Library that allows you to perform Knowledge Graph (Linked Open Data) quality analysis.
The granularity with which KG quality can be measured is at the metric level, meaning that it is possible to combine the calculation of multiple metrics to obtain KG quality for a dimension. The examples section shows how you can calculate the quality of different dimensions combining together the calculation of different metrics.
For documentation on the library implementation visit here: https://gabrielet0.github.io/KGHeartbeat-API/reference/
For information on which metrics are supported and how they are calculated visit here: https://isislab-unisa.github.io/KGHeartbeat/
pip install kgheartbeat
- Calculate the Availability dimension
- Calculate the Licensing dimension
- Calcuate the Versatility dimension
from kgheartbeat import KnowledgeGraph
# Instanziate a KnowledgeGraph class, passing the id of the kg to be analyzed
kg = KnowledgeGraph('dbpedia')
# Check the SPARQL endpoint availability
sparqlAv = kg.checkEndpointAv()
# Check if the links for download the dataset is up
checkDump = kg.checkDownload()
# Check if there are any inactive links
inactiveLks = kg.checkInactiveLinks()
# Calculate the URI's deferenceability (based on 5000 randomly recoverable uri).
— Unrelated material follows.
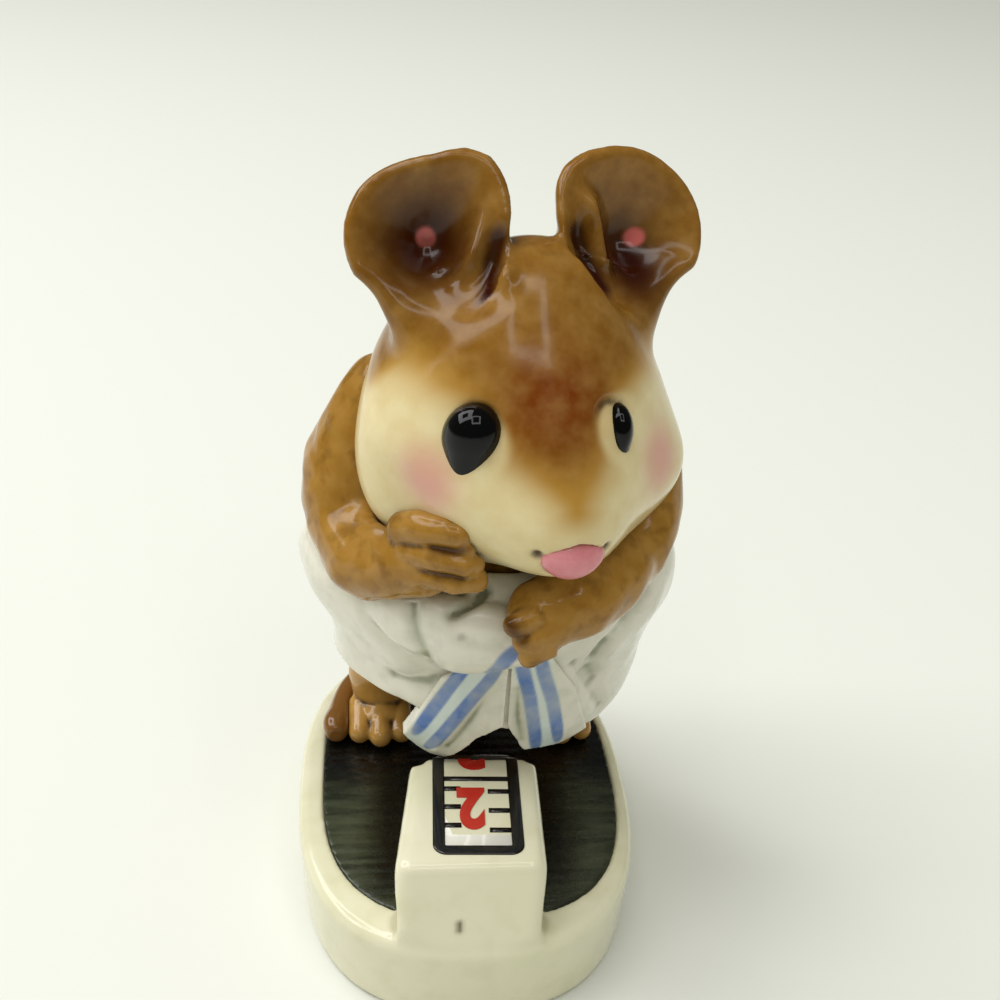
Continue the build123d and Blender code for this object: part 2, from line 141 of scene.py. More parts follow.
def mottle(tree, size_mm, stretch=(1, 1, 1), detail=3.0):
    """Noise with blotches of about that size, stretched along an axis where its share is under 1."""
    place = node(tree, "ShaderNodeTexCoord").outputs["Object"]
    scale = [share / size_mm / MILLIMETRE for share in stretch]
    scaled = node(tree, "ShaderNodeMapping", {"Vector": place, "Scale": scale})
    cloudy = node(tree, "ShaderNodeTexNoise", {"Vector": scaled.outputs[0], "Scale": 1.0, "Detail": detail})
    return cloudy.outputs["Fac"]


def ramped(tree, value, low, high, floor=0.0, ceiling=1.0):
    """Value stretched from the range low to high onto floor to ceiling."""
    links = {"Value": value, "From Min": low, "From Max": high, "To Min": floor, "To Max": ceiling}
    return node(tree, "ShaderNodeMapRange", links).outputs[0]


def glazed(name, ground, washes=(), marks=(), crevice="#3A2A18", crevice_share=0.6, blotch="#FFFFFF",
           blotch_share=0.15, blotch_mm=2.4, stretch=(1, 1, 1), dab="#3A2A18", dab_share=0.0, dab_mm=0.8,
           dab_mask=None, roughness=0.13, ripple_mm=1.8, ripple_depth=0.03, shine_level=0.4):
    """Glazed earthenware: a ground colour, washes laid over it by their masks, uneven where the brush left
    it thin, then solid marks, darker in the crevices as pooled glaze and as painted shade, under a clear coat
    with a slightly wavy surface."""
    material = bpy.data.materials.new(name)
    material.use_nodes = True
    tree = material.node_tree
    tree.nodes.clear()
    colour = glaze_colour(ground)
    for mask, code in washes:
        share = node(tree, "ShaderNodeAttribute", attribute_name=mask).outputs["Fac"]
        colour = blended(tree, share, colour, glaze_colour(code))
    patch = ramped(tree, mottle(tree, blotch_mm, stretch), 0.35, 0.75, 0.0, blotch_share)
    colour = blended(tree, patch, colour, glaze_colour(blotch))
    dabs = ramped(tree, mottle(tree, dab_mm, detail=6.0), 0.5, 0.68, 0.0, dab_share)
    if dab_mask:
        kept = node(tree, "ShaderNodeAttribute", attribute_name=dab_mask).outputs["Fac"]
        dabs = node(tree, "ShaderNodeMath", {0: dabs, 1: kept}, operation="MULTIPLY").outputs[0]
    colour = blended(tree, dabs, colour, glaze_colour(dab))
    for mask, code in marks:
        share = node(tree, "ShaderNodeAttribute", attribute_name=mask).outputs["Fac"]
        colour = blended(tree, share, colour, glaze_colour(code))
    # Darker in the crevices, as pooled glaze and as painted shade
    pool_and_shade = node(tree, "ShaderNodeAttribute", attribute_name="crevice").outputs["Fac"]
    colour = blended(tree, ramped(tree, pool_and_shade, 0.0, 1.0, 0.0, crevice_share), colour, glaze_colour(crevice))
    ripple = mottle(tree, ripple_mm, detail=1.5)
    bump = node(tree, "ShaderNodeBump", {
        "Height": ripple, "Distance": ripple_depth * MILLIMETRE, "Strength": 1.0})
    shine = ramped(tree, mottle(tree, 0.7), 0.3, 0.8, roughness * 0.8, roughness * 1.5)
    skin = node(tree, "ShaderNodeBsdfPrincipled", {
        "Base Color": colour, "Roughness": shine, "Normal": bump.outputs[0], "IOR": 1.5,
        "Specular IOR Level": shine_level, "Coat Weight": 0.4 * shine_level, "Coat Roughness": 0.05})
    node(tree, "ShaderNodeOutputMaterial", {"Surface": skin.outputs[0]})
    return material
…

THIS COULD TAKE TIME, DEPENDS ON THE SPEED OF THE ENDPOINT (~45 min. for DBpedia)
uriDef = kg.getURIsDef()
#Print all the results
print(f"SPARQL endpoint availability: {sparqlAv}\n \
RDF dump link availability: {checkDump}\n\
Any inactive links: {inactiveLks}\n\
URIs deferenceability: {uriDef}")
from kgheartbeat import KnowledgeGraph
# Instanziate a KnowledgeGraph class, passing the id of the kg to be analyzed
kg = KnowledgeGraph('taxref-ld')
#Search for the machine-redeable license
mr_license = kg.getLicenseMR()
#Search for a human-redeable license
hr_license = kg.getLicenseHR()
print(f"Machine redeable license: {mr_license}\nHuman-redeable license: {hr_license}")
# Instanziate a KnowledgeGraph class, passing the id of the kg to be analyzed
kg = KnowledgeGraph('bncf-ns')
#Find the different serialization formats available (e.g. .rdf, .n3, .xml)
formats = kg.getSerializationFormat()
#Get languages if is indicated
languages = kg.getLanguages()
#get all the links to access the KG
link_access = kg.getAccessAtKG()
print(f"Serialization formats: {formats}\nLanguages: {languages}\n Link to access the KG:{link_access}\n")